The Bennite revolt changed many minds. After the Wembley conference, at which Owen was booed for his views on defence, he, Jenkins, Williams and Rodgers issued the Limehouse Declaration, describing Wembley as ‘calamitous’ and calling for a new start in British politics. That was duly formalized as the Social Democratic Party or SDP two months later, in March 1981. In total thirteen Labour MPs defected to it and many more might have done had not Roy Hattersley and others fought very hard to persuade them not to. Within two weeks 24,000 messages of support had flooded in and a temporary headquarters, manned by volunteers, had been found. Peers, journalists, students, academics and others were keen to join. The nice people’s party was on its way. Public meetings were packed from Scotland to the south coast of England. Media coverage was lavish and flattering. In September an electoral pact was agreed with the Liberal Party after delirious scenes at the party’s Llandudno conference, and the Alliance was formed. Trains proved an unlikely theme of the new party, with the SDP holding (literally) rolling conferences for their first two years, journalists and politicians crammed together singing their way round provincial Britain. After giving Labour a terrible shock in the Warrington by-election, the SDP won their first seat when Shirley Williams took Crosby from the Conservatives in November, with nearly half the votes cast, followed by Jenkins winning Glasgow Hillhead from the Tories the following year.
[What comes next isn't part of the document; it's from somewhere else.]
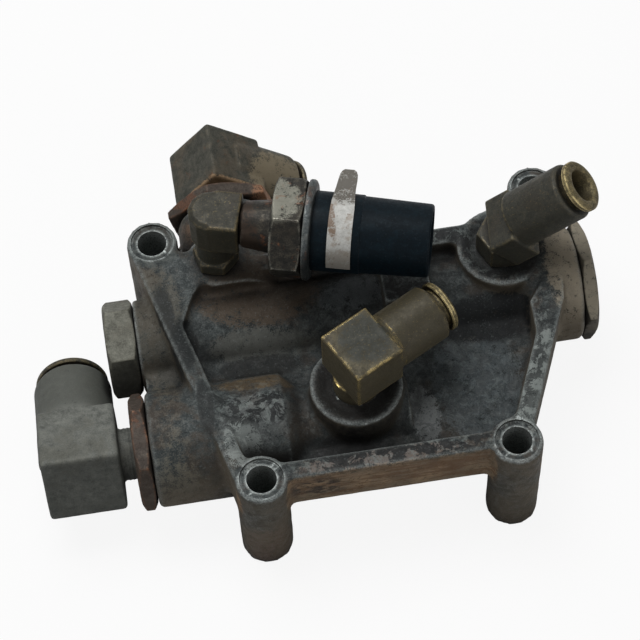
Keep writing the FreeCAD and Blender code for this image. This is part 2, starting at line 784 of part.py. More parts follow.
def angledElbow():
    rise = math.radians(angledRise)
    turn = math.radians(angledTurn)
    arm = point(math.cos(rise) * math.cos(turn), math.cos(rise) * math.sin(turn), math.sin(rise))
    flat = point(math.cos(rise), 0, math.sin(rise))
    centre = point(0, 0, angledHeight)
    block = Part.makeBox(angledBlockAbove + angledBlockBelow, angledBlockWidth,
                         angledBlockBack + angledBlockFront,
                         point(-angledBlockAbove, -angledBlockWidth / 2, -angledBlockBack))
    lean = FreeCAD.Rotation(back, quarterTurn - angledRise)
    block.Placement = FreeCAD.Placement(centre, lean).multiply(block.Placement)
    neck = hexBar(angledNeckFlats, spotPlane, angledHeight - angledBlockAbove / 2, 0, bodyEdge)
    thread = rod(portThreadRadius, spotPlane - portThreadLength + bodyEdge, spotPlane, point(0, 0, 0), up)
    body = block.fuse(neck).fuse(thread)
    body = body.fuse(placed(armSolid(smallBodyRadius, angledArm, angledBlockFront), centre, flat))
    body = body.cut(placed(tubeEndCut(smallTubeRadius, angledArm, 0), centre, flat))
    airway = tubeEnd(smallTubeRadius)["airway"]
    body = body.cut(rod(airway, spotPlane - portThreadLength * 2, angledHeight, point(0, 0, 0), up))
    body.Placement = FreeCAD.Placement(angledPort, FreeCAD.Rotation(up, angledTurn))
    save("angled_elbow", body)
    fittingInserts("angled", smallTubeRadius, smallBodyRadius, angledArm, angledPort + centre, arm)


def switchAxis():
    turn = math.radians(switchTurn)
    return point(math.cos(turn), math.sin(turn), 0)


def switchElbow():
    top = switchHeight + switchBlockHeight / 2
    bottom = top - switchBlockHeight
    half = switchBlock / 2
    body = rod(half, bottom, top, point(0, 0, 0), up)
    body = body.fuse(Part.makeBox(switchBlockReach, switchBlock, switchBlockHeight, point(0, -half, bottom)))
    body = body.fuse(rod(switchNeckRadius, bodyHeight, bottom, point(0, 0, 0), up))
    body = body.fuse(hexBar(switchHexFlats, bodyHeight, bodyHeight + switchHexHeight, 0, bodyEdge))
    body = body.fuse(rod(switchThreadRadius, bodyHeight - portThreadLength + bodyEdge, bodyHeight,
                         point(0, 0, 0), up))
    body = body.cut(rod(nippleThreadRadius, switchBlockReach - nippleThreadLength, switchBlockReach + half,
                        point(0, 0, switchHeight), right))
    airway = nippleThreadRadius / 2
    body = body.cut(rod(airway, 0, switchBlockReach, point(0, 0, switchHeight), right))
    body = body.cut(rod(airway, bodyHeight - portThreadLength * 2, switchHeight, point(0, 0, 0), up))
    body.Placement = FreeCAD.Placement(switchPort, FreeCAD.Rotation(up, switchTurn))
    save("switch_elbow", body)


# stations along the switch's axis
hexEnd = switchHexX + switchHexLength
socketFloor = hexEnd - switchSocketDepth
flangeStart = socketFloor + diaphragmThickness
flangeEnd = flangeStart + housingFlangeLength
contactRoomEnd = flangeStart + contactRoomLength
contactX = flangeStart + plungerThickness
bladeFoot = contactX + contactThickness + plungerTravel + contactGap


def pressureSwitch():
    origin = switchPort + up * switchHeight
    axis = switchAxis()
    base = placed(hexBar(switchFlats, switchHexX, hexEnd, switchHexTurn, hexChamfer), origin, axis)
    base = base.fuse(rod(nippleRadius, switchBlockReach, switchHexX, origin, axis))
    base = base.fuse(rod(nippleThreadRadius, switchBlockReach - nippleThreadLength + bodyEdge, switchBlockReach,
                         origin, axis))
    hollow = turned([(0, 0), (0, nippleThreadRadius / 2), (socketFloor - chamberDepth, nippleThreadRadius / 2),
                     (socketFloor - chamberDepth, chamberRadius), (socketFloor, chamberRadius),
                     (socketFloor, switchSocketRadius), (hexEnd + hexChamfer, switchSocketRadius),
                     (hexEnd + hexChamfer, 0)], origin, axis)
    save("switch_base", base.cut(hollow))
    save("switch_diaphragm", rod(switchSocketRadius, socketFloor, flangeStart, origin, axis))
    collarEnd = hexEnd + collarLength
    flangeRadius = switchSocketRadius - housingFit
    profile = [(hexEnd, switchSocketRadius), (hexEnd, collarRadius), (collarEnd - bodyEdge, collarRadius),
               (collarEnd, collarRadius - bodyEdge), (collarEnd, barrelStartRadius),
               (flangeEnd, barrelStartRadius),
               (flangeEnd, switchSocketRadius)]
    save("switch_collar", turned(profile, origin, axis))
    switchHousing(origin, axis, flangeRadius)
    switchContacts(origin, axis)
    switchLabel(origin, axis)


def barrelRadius(x):
    share = (x - flangeEnd) / (barrelEnd - flangeEnd)
    return barrelStartRadius + (barrelEndRadius - barrelStartRadius) * share


def switchHousing(origin, axis, flangeRadius):
    socketStart = contactRoomEnd + webThickness
    profile = [(flangeStart, contactRoomRadius), (flangeStart, flangeRadius), (flangeEnd, flangeRadius),
               (flangeEnd, barrelStartRadius), (barrelStepX, barrelRadius(barrelStepX) + barrelStep),
               (barrelStepX, barrelRadius(barrelStepX)), (barrelEnd, barrelEndRadius),
               (barrelEnd, socketRadius), (socketStart, socketRadius), (socketStart, 0), (contactRoomEnd, 0),
               (contactRoomEnd, contactRoomRadius)]
    shape = turned(profile, origin, axis)
    for blade in bladeBars(contactRoomEnd - webThickness, socketStart + webThickness):
        shape = shape.cut(placed(blade, origin, axis))
    save("switch_housing", shape)


def bladeBars(start, end):
    bars = []
    for side in (-1, 1):
        bars.append(Part.makeBox(bladeThickness, bladeWidth, end - start,
                                 point(side * bladeSpread - bladeThickness / 2, -bladeWidth / 2, start)))
    return bars


def switchContacts(origin, axis):
    plunger = turned([(flangeStart, 0), (flangeStart, plungerRadius), (contactX, plungerRadius), (contactX, 0)],
                     origin, axis)
    save("switch_plunger", plunger)
    save("contact_disc", rod(contactRadius, contactX, contactX + contactThickness, origin, axis))
    save("contact_spring", coil(springCoilRadius, springWire, contactX + contactThickness, contactRoomEnd,
                                springCoils, origin, axis))
    blades = [placed(bar, origin, axis) for bar in bladeBars(bladeFoot, bladeEnd)]
    save("switch_terminals", Part.makeCompound(blades))


def switchLabel(origin, axis):
    """Paper strip on the front of the barrel whose free tail runs straight back from the top."""
    inner = barrelRadius(labelX - labelWidth / 2) + barrelStep
    low = labelX - labelWidth / 2
    strip = Part.makeCylinder(inner + labelThickness, labelWidth, point(0, 0, low), up, labelAngle)
    strip = strip.cut(rod(inner, low - labelWidth, low + labelWidth * 2, point(0, 0, 0), up))
    tail = Part.makeBox(labelThickness, labelTail, labelWidth, point(inner, -labelTail, low))
    frame = FreeCAD.Matrix(0, axis.y, axis.x, origin.x, 0, -axis.x, axis.y, origin.y,
                           1, 0, 0, origin.z, 0, 0, 0, 1)
    label = strip.fuse(tail)
    label.Placement = FreeCAD.Placement(frame)
    save("label_strip", label)


bodyCasting()
rightCap()
controlPiston()
stemBush()
valveSeat()
poppet()
poppetGuide()
leftPlug()
supplySide()
serviceSide()
frontElbow()
angledElbow()
switchElbow()
pressureSwitch()
for name, shape in sorted(parts.items()):
    state = "valid" if shape.isValid() else "INVALID"
    print(name, len(shape.Solids), "solid(s)", state, round(shape.Volume, 1))
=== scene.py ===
import bpy
import math
from mathutils import Matrix, Vector


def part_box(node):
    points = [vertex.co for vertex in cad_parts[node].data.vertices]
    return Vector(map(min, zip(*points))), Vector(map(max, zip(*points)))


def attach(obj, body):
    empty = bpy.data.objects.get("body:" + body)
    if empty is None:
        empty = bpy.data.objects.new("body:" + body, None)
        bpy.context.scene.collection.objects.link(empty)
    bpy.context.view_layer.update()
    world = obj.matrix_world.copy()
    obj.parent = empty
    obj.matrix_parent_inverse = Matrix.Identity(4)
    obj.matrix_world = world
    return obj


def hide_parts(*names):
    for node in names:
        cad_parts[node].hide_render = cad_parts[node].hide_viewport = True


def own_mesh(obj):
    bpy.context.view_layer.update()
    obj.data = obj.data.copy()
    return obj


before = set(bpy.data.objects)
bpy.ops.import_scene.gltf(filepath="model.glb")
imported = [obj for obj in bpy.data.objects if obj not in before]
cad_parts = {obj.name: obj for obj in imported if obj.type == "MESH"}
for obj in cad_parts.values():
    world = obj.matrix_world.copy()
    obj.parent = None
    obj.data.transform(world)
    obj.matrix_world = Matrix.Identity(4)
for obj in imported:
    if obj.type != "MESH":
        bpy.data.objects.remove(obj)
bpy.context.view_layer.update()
print("frame loaded:", len(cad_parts), "nodes")

# Pieces are modelled in millimetres on the frame's own axes, and finishPiece brings them to metres.
millimetre = 0.001
tiny = 0.002  # the radius that stands for a point on a turning axis
up = Vector((0, 0, 1))
toRight = Vector((1, 0, 0))
toLeft = Vector((-1, 0, 0))
toBack = Vector((0, 1, 0))

# Camera, floor and lamps
view = {
    "place": (-51.307, -384.186, 649.218),
    "right": (0.98762514, -0.15463448, -0.02616798),
    "up": (0.14692236, 0.8538727, 0.49931477),
    "ahead": (0.05486716, 0.49698048, -0.8660254),
    "lens": 129.94,
    "sensor": 36.0,
    "nearest": 0.01,
}
lamps = {
    "roomLight": 0.17,        # how much the pale room lights the object
    "softbox": {"place": (-0.16, 0.24, 0.85), "size": 0.55, "power": 5.9},
    "leftFill": {"place": (-0.7, -0.75, 0.55), "size": 0.6, "power": 0.8},
    "rightFill": {"place": (0.7, -0.75, 0.5), "size": 0.6, "power": 1.5},
    "aim": (0, -0.045, 0.03),
}
floorLook = {"size": 6.0, "glow": 0.9, "colour": 0.86, "bounce": 0.28}


def addLamp(name, lamp):
    bpy.ops.object.light_add(type="AREA", location=lamp["place"])
    light = bpy.context.object
    light.name = name
    light.data.shape = "SQUARE"
    light.data.size = lamp["size"]
    light.data.energy = lamp["power"]
    light.rotation_mode = "QUATERNION"
    light.rotation_quaternion = (Vector(lamps["aim"]) - Vector(lamp["place"])).to_track_quat("-Z", "Y")


def addCamera():
    bpy.ops.object.camera_add()
    camera = bpy.context.object
    camera.name = "photoCamera"
    turn = Matrix((Vector(view["right"]), Vector(view["up"]), -Vector(view["ahead"]))).transposed().to_4x4()
    camera.matrix_world = Matrix.Translation(Vector(view["place"]) * millimetre) @ turn
    camera.data.lens = view["lens"]
    camera.data.sensor_width = view["sensor"]
    camera.data.clip_start = view["nearest"]
    bpy.context.scene.camera = camera
    bpy.context.scene.view_settings.view_transform = "Standard"


def addRoom():
    room = bpy.data.worlds.new("softRoom")
    bpy.context.scene.world = room
    room.use_nodes = True
    nodes, links = room.node_tree.nodes, room.node_tree.links
    nodes.clear()
    path = nodes.new("ShaderNodeLightPath")
    straight = nodes.new("ShaderNodeMath")
    straight.operation = "MAXIMUM"
    links.new(path.outputs["Is Camera Ray"], straight.inputs[0])
    links.new(path.outputs["Is Transmission Ray"], straight.inputs[1])
    seen = nodes.new("ShaderNodeMath")
    seen.operation = "MAXIMUM"
    links.new(straight.outputs[0], seen.inputs[0])
    links.new(path.outputs["Is Glossy Ray"], seen.inputs[1])
    strength = nodes.new("ShaderNodeMapRange")
    strength.inputs["To Min"].default_value = lamps["roomLight"]
    strength.inputs["To Max"].default_value = 1.0  # white where the room itself is seen
    links.new(seen.outputs[0], strength.inputs["Value"])
    background = nodes.new("ShaderNodeBackground")
    links.new(strength.outputs[0], background.inputs["Strength"])
    output = nodes.new("ShaderNodeOutputWorld")
    links.new(background.outputs[0], output.inputs["Surface"])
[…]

Some sense of the early excitement can be captured by the thought that had they taken their stratospheric opinion poll ratings seriously (which sensibly they did not) the SDP could have expected to win nearly 600 out of the then 635 parliamentary seats.
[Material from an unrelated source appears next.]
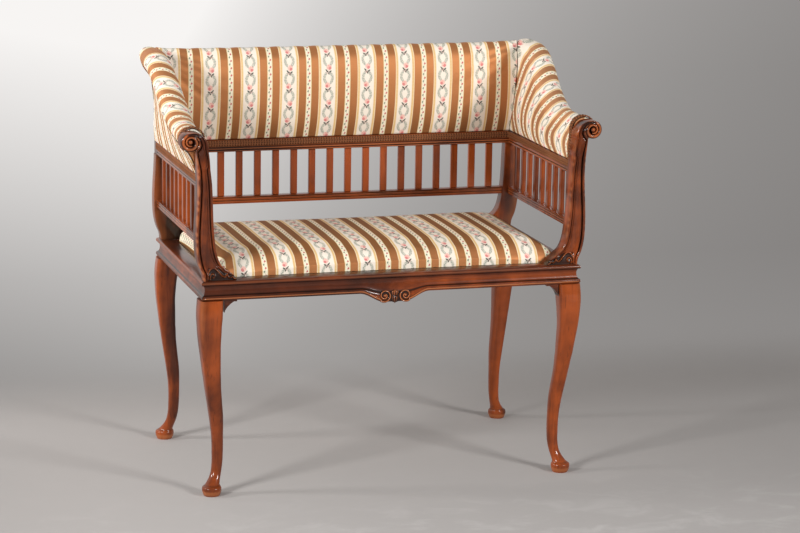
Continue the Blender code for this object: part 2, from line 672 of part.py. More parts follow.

His victory allowed Jenkins to become the leader of the party in the Commons. But he had lost his old mastery of the place; or perhaps leading a rump group caught between Thatcher’s Conservatives and the baleful Labour ex-comrades was simply impossible. In due course Jenkins would lose his seat at the general election and Owen would take over as leader. The personality problems that would later cause such mayhem were soon unavoidable. David Owen was handsome, romantic, arrogant, dogmatic, Welsh, patriotic and never a team player. He had always believed that leadership was more rightly his and feared that Jenkins was leading the SDP towards a merger with the Liberals. Owen saw himself still as a socialist although of a new kind. Jenkins, for his part, found his old protégé Owen prickly and arrogant. In short, their relationship was every bit as cordial as that between Tony Blair and Gordon Brown in later years. As with that, personal rivalry did hold the party back. The upsurge of the SDP shook even Mrs Thatcher, while it led some in the Labour Party to fear their cause was finished.
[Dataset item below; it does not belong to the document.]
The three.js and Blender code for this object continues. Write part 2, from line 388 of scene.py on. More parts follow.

It also gave a new lease of life to the Liberals. In the early fifties, the once mighty party of Gladstone and Asquith had been a negligible force, down to half a dozen MPs and 3 per cent of the national vote. Under Jo Grimond it had enjoyed a revival as the party of genuine liberalism and in the sixties it attracted an increasingly radical wing, anti-nuclear, anti-apartheid, in favour of community politics and, in general, amiably stroppy. Liberal conferences were distinguished by stalls of organic apples, large hairy men in sandals and enthusiasts for obscure forms of land taxation, as if a medieval fair had somehow collided with a chartered surveyors’ seaside outing. Yet so great was the public disenchantment with conventional politics that this unlikely caravan rumbled ahead, particularly under the flamboyant, dandyish, sharp-witted Jeremy Thorpe. Faced with allegations about a homosexual affair and a murder plot (though only a dog perished, and the prosecution failed), Thorpe resigned. By the early eighties the party was being led by Steel, ‘the boy David’, looking for a strategy. The SDP provided a route back to the centre ground but Owen was not alone in despising the Liberals and the eventual merger between the parties was bitter and difficult. Nevertheless, by the early spring of 1982 the SDP and Liberals could look forward with some confidence to breaking the mould of British politics. Mrs Thatcher was hugely unpopular. Labour was in uproar. What could possibly go wrong?